8. Leverage organic search
I know this probably isn’t what you came here for.
You came here to learn about how you can get rid of the heinous PPC ads targeting your brand keywords. You came here to find out how to outrank the competition.
You didn’t come here to find out how you can rank organically on Google.
But the reality is that ranking organically is far more powerful over the long run than ranking on paid search is.
Generally speaking, paid search is better for businesses that are just starting out and need to generate leads from scratch.
And SEO is better for larger businesses that are trying to generate passive traffic over a long period of time.
In the end, though, organic search snags 94.95% of search traffic and paid search only get 5.05%.
What I don’t want you to think is that paid search is worthless. It’s not — especially for the business that is starting out.

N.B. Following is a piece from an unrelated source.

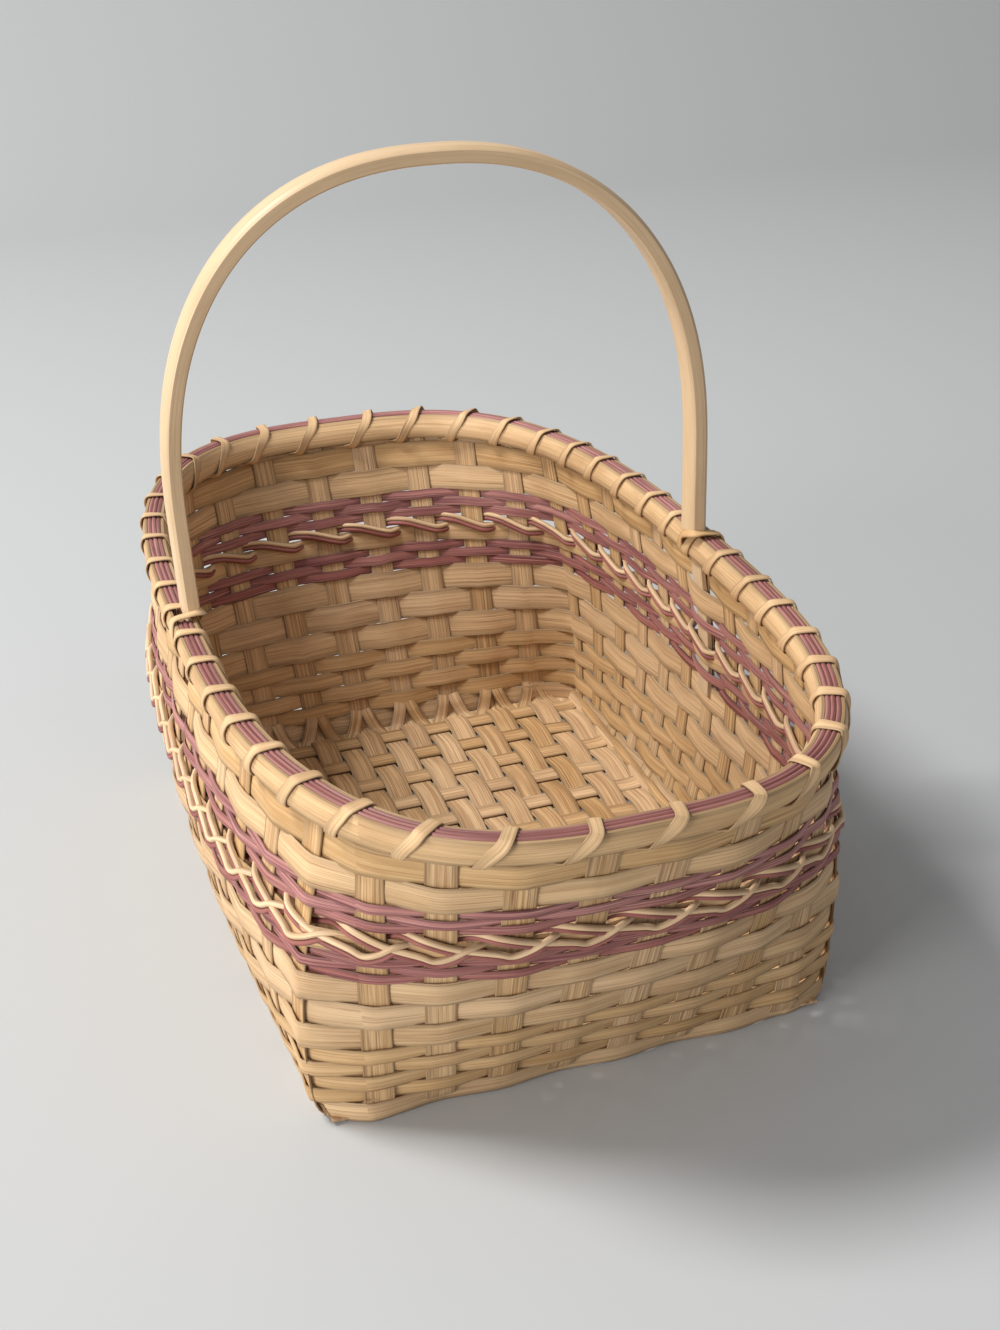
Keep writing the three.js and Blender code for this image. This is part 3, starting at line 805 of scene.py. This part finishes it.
@dataclass
class LashedRim:
    """The two rim hoops, the dyed reeds between them and the lashing over all."""

    wall: WallForm
    maker: ReedMaker
    outer_gap: float = 3.9
    inner_gap: float = 4.0
    hoop_edge: float = 2.0
    filler_rod: float = 2.75
    filler_margin: float = 0.33
    filler_stations: int = 90
    filler_offs: tuple[tuple[str, tuple[float, ...]], ...] = (
        ("outer", (2.6, 0.0)), ("inner", (-2.6,)),
    )
    middle_rise: float = 0.3
    wrap_stray: float = 0.035
    # Places along the rim of a wrap's stations, in uprights
    wrap_places: tuple[float, ...] = (0, 0.03, 0.14, 0.25, 0.29, 0.32, 0.35, 0.4, 0.54, 0.68, 0.74)
    leg_places: tuple[float, ...] = (
        0.5, 0.47, 0.43, 0.38, 0.35, 0.335, 0.33, 0.28, 0.12, -0.1, -0.25, -0.35, -0.4,
    )

    def ring(self, off: float, z: float, places: Array, closed: bool) -> Path:
        """A run round the rim at one distance from the wall's middle and one height."""
        middle, above = self.wall.point(places, z, off), self.wall.point(places, z + 1, off)
        return Path.through(middle, above - middle, closed, 4)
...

But if you want to avoid people taking your paid position in the future, ranking organically is one of the best things you can do.
A lot of people are going to skip over the advertisements and go straight to the organic results anyway.
It’s up to you.
But you eventually have to optimize your website for search engines if you’re in this business for the long haul.
When you woke up and saw that someone had stolen your paid search position for your branded term, you wondered if it was illegal.
You thought to yourself, “How could they do that?”
But now you realize that it is totally legal so long as they aren’t infringing on trademark laws.
You also understand that asking them to stop targeting your brand keywords is the next best strategy for resolving the issue.
And that increasing your ad spend, improving your quality score, bidding on the competitions brand keywords, optimizing your landing page, and leveraging organic search are great ways to retaliate and climb back through the rankings.
After all, there’s nothing worse than losing your rankings to an aggressive advertisement. But there’s also no better feeling than taking that number-one position back.
Alright. You can put your coffee down and get back to work.
What do you do when someone targets your brand keywords?